▸ JOB: Restate verbatim the lines between the one holding "# ---- Labels" and the one holding "bpy.context.scene.collection.objects.link(rigid_bodies[body])", both included, and no others.
--- Begin ---
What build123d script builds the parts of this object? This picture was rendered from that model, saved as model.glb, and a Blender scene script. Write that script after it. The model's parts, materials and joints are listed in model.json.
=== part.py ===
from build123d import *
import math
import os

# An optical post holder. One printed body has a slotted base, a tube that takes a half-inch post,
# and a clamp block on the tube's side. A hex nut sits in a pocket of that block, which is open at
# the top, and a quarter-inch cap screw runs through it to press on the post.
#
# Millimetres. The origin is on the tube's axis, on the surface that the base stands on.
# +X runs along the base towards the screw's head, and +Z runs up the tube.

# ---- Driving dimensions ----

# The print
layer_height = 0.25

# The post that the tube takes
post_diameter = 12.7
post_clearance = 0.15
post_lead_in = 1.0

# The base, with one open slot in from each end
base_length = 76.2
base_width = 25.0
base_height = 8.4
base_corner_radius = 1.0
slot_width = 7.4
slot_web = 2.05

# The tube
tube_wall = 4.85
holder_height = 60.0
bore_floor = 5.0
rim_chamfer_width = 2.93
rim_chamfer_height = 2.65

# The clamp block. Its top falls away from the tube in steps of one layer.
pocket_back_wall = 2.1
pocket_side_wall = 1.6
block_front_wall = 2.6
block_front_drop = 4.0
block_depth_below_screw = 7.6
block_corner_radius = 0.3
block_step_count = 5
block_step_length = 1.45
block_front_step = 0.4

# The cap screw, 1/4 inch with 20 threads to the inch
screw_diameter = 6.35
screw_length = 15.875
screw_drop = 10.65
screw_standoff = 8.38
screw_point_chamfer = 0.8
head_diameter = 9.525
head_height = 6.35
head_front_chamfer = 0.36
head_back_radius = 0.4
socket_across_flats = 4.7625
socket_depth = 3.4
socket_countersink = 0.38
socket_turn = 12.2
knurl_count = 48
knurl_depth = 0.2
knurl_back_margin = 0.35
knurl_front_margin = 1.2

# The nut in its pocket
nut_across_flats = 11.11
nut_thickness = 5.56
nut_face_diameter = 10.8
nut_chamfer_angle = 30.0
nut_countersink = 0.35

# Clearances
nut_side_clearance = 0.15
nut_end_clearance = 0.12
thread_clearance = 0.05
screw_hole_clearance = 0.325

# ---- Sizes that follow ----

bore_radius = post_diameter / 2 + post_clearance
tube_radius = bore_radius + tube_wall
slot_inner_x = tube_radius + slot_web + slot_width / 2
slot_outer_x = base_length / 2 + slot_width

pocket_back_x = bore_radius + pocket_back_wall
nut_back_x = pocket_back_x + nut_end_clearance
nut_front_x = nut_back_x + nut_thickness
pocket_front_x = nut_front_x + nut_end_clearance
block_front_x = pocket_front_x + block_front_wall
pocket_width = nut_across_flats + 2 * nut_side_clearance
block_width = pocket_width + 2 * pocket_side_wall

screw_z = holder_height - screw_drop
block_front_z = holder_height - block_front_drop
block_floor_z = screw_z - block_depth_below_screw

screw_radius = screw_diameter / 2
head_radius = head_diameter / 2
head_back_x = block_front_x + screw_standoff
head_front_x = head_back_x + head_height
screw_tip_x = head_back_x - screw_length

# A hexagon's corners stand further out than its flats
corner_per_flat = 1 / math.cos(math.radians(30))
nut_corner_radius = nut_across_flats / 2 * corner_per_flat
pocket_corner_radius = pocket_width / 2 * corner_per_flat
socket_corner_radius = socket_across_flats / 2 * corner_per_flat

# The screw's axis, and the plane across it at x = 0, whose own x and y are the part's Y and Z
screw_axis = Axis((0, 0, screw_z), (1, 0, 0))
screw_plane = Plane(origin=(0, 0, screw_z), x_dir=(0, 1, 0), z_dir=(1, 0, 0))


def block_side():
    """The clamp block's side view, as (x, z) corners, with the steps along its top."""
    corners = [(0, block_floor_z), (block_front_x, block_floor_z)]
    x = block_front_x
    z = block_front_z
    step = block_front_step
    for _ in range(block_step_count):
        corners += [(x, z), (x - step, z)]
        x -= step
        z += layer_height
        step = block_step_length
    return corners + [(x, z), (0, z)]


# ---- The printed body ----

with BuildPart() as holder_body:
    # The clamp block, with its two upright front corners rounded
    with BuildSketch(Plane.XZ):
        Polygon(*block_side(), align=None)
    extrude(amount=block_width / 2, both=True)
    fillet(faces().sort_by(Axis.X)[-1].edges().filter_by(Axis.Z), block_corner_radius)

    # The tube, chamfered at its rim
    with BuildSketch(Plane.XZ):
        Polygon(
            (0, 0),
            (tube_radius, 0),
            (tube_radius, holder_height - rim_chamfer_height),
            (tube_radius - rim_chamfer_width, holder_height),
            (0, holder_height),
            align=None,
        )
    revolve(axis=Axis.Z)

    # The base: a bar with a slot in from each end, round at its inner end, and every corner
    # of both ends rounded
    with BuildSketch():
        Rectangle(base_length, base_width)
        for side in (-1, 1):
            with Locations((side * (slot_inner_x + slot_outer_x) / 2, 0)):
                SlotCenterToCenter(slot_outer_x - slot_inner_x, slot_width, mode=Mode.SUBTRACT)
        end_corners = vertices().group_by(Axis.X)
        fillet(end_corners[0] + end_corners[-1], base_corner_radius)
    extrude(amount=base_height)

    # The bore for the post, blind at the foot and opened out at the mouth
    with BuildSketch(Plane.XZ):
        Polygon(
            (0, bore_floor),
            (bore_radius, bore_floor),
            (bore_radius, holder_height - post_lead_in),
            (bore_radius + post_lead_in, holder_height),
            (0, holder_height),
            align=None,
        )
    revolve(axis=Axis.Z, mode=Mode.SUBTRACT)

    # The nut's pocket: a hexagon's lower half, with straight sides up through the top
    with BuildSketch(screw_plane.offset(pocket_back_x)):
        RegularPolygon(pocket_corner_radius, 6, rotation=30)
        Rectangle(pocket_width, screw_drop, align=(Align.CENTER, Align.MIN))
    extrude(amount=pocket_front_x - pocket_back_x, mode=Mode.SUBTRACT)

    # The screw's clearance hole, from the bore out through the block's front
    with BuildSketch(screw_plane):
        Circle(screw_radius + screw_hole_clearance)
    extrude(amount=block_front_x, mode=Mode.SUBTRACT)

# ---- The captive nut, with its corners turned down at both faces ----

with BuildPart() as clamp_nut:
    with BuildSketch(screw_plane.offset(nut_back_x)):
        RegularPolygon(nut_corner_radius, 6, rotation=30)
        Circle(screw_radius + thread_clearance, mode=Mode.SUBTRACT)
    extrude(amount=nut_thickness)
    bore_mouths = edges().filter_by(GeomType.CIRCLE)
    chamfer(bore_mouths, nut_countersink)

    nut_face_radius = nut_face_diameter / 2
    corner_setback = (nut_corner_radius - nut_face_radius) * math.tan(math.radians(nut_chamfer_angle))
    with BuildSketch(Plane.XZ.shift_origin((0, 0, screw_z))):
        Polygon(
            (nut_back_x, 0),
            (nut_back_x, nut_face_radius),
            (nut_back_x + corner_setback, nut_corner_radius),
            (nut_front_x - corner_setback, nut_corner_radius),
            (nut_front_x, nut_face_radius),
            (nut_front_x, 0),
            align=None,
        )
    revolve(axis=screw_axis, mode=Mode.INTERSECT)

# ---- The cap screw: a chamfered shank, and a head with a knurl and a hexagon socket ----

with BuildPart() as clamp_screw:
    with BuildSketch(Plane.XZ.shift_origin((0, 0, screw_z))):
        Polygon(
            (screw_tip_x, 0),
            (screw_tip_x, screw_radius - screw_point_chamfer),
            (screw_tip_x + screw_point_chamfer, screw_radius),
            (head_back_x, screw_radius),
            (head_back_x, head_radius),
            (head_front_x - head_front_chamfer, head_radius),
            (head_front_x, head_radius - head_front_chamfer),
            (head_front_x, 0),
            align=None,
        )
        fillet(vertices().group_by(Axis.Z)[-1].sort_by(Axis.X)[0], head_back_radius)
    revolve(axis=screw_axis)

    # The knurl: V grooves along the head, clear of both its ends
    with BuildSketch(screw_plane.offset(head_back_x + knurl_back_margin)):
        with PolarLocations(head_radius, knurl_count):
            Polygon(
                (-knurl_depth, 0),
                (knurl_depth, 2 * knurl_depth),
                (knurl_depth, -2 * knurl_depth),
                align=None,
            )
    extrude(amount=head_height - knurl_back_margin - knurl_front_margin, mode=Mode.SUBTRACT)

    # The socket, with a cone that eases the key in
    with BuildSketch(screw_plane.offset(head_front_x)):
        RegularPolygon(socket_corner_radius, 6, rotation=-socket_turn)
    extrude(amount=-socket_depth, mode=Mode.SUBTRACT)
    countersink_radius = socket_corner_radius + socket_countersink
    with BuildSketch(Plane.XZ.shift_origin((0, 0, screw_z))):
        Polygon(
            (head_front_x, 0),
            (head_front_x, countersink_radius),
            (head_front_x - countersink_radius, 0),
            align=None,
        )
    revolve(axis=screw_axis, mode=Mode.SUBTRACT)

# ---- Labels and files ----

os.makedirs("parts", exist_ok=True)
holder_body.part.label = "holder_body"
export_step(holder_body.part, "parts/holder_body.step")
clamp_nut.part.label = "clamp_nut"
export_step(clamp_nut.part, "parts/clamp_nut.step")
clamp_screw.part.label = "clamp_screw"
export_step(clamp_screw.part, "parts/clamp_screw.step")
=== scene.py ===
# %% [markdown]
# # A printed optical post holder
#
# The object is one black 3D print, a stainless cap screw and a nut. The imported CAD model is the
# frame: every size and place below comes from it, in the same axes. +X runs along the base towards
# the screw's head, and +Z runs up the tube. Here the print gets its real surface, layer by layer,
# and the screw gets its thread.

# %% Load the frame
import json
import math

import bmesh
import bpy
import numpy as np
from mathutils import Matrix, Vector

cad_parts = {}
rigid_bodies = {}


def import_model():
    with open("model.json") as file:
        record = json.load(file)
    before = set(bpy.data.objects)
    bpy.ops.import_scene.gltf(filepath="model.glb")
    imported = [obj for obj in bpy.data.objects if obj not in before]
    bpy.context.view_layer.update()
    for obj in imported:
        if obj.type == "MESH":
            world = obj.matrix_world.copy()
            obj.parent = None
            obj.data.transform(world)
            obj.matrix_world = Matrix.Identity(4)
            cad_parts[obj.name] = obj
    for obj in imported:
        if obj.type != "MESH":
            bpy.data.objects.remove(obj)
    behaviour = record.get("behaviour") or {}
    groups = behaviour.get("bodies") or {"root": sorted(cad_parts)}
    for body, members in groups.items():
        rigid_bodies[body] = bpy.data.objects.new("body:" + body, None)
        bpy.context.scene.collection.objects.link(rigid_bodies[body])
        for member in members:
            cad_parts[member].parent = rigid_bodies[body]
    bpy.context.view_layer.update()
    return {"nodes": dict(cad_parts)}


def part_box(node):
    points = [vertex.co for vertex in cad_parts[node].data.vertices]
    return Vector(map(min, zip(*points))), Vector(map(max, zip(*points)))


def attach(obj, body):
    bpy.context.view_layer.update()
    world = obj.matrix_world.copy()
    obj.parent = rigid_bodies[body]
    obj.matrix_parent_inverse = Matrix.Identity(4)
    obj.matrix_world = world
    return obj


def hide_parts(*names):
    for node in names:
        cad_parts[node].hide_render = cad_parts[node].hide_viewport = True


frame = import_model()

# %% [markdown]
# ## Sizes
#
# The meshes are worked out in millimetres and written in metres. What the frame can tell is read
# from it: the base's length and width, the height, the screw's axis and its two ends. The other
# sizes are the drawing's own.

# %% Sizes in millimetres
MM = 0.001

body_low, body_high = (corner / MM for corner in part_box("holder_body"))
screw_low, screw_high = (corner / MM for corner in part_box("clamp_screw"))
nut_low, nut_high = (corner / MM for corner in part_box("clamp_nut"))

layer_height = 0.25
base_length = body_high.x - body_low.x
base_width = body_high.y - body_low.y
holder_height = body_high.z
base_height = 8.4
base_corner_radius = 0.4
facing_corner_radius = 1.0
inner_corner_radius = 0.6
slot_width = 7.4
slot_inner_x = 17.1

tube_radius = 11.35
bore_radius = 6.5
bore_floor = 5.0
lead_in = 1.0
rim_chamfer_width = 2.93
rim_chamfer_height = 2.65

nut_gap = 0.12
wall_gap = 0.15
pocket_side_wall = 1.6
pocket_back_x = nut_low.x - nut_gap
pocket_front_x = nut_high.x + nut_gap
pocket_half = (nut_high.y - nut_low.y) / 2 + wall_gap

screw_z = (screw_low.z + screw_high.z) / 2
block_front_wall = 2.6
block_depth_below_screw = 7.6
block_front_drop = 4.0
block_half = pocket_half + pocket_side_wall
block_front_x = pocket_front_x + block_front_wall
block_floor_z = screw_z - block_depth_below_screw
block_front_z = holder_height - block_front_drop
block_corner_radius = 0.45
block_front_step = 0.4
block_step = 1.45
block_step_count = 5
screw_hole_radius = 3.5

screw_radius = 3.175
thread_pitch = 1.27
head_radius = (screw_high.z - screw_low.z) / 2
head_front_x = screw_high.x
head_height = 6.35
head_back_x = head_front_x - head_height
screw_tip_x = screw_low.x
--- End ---
▸ OUTPUT OF THE TASK:
# ---- Labels and files ----

os.makedirs("parts", exist_ok=True)
holder_body.part.label = "holder_body"
export_step(holder_body.part, "parts/holder_body.step")
clamp_nut.part.label = "clamp_nut"
export_step(clamp_nut.part, "parts/clamp_nut.step")
clamp_screw.part.label = "clamp_screw"
export_step(clamp_screw.part, "parts/clamp_screw.step")
=== scene.py ===
# %% [markdown]
# # A printed optical post holder
#
# The object is one black 3D print, a stainless cap screw and a nut. The imported CAD model is the
# frame: every size and place below comes from it, in the same axes. +X runs along the base towards
# the screw's head, and +Z runs up the tube. Here the print gets its real surface, layer by layer,
# and the screw gets its thread.

# %% Load the frame
import json
import math

import bmesh
import bpy
import numpy as np
from mathutils import Matrix, Vector

cad_parts = {}
rigid_bodies = {}


def import_model():
    with open("model.json") as file:
        record = json.load(file)
    before = set(bpy.data.objects)
    bpy.ops.import_scene.gltf(filepath="model.glb")
    imported = [obj for obj in bpy.data.objects if obj not in before]
    bpy.context.view_layer.update()
    for obj in imported:
        if obj.type == "MESH":
            world = obj.matrix_world.copy()
            obj.parent = None
            obj.data.transform(world)
            obj.matrix_world = Matrix.Identity(4)
            cad_parts[obj.name] = obj
    for obj in imported:
        if obj.type != "MESH":
            bpy.data.objects.remove(obj)
    behaviour = record.get("behaviour") or {}
    groups = behaviour.get("bodies") or {"root": sorted(cad_parts)}
    for body, members in groups.items():
        rigid_bodies[body] = bpy.data.objects.new("body:" + body, None)
        bpy.context.scene.collection.objects.link(rigid_bodies[body])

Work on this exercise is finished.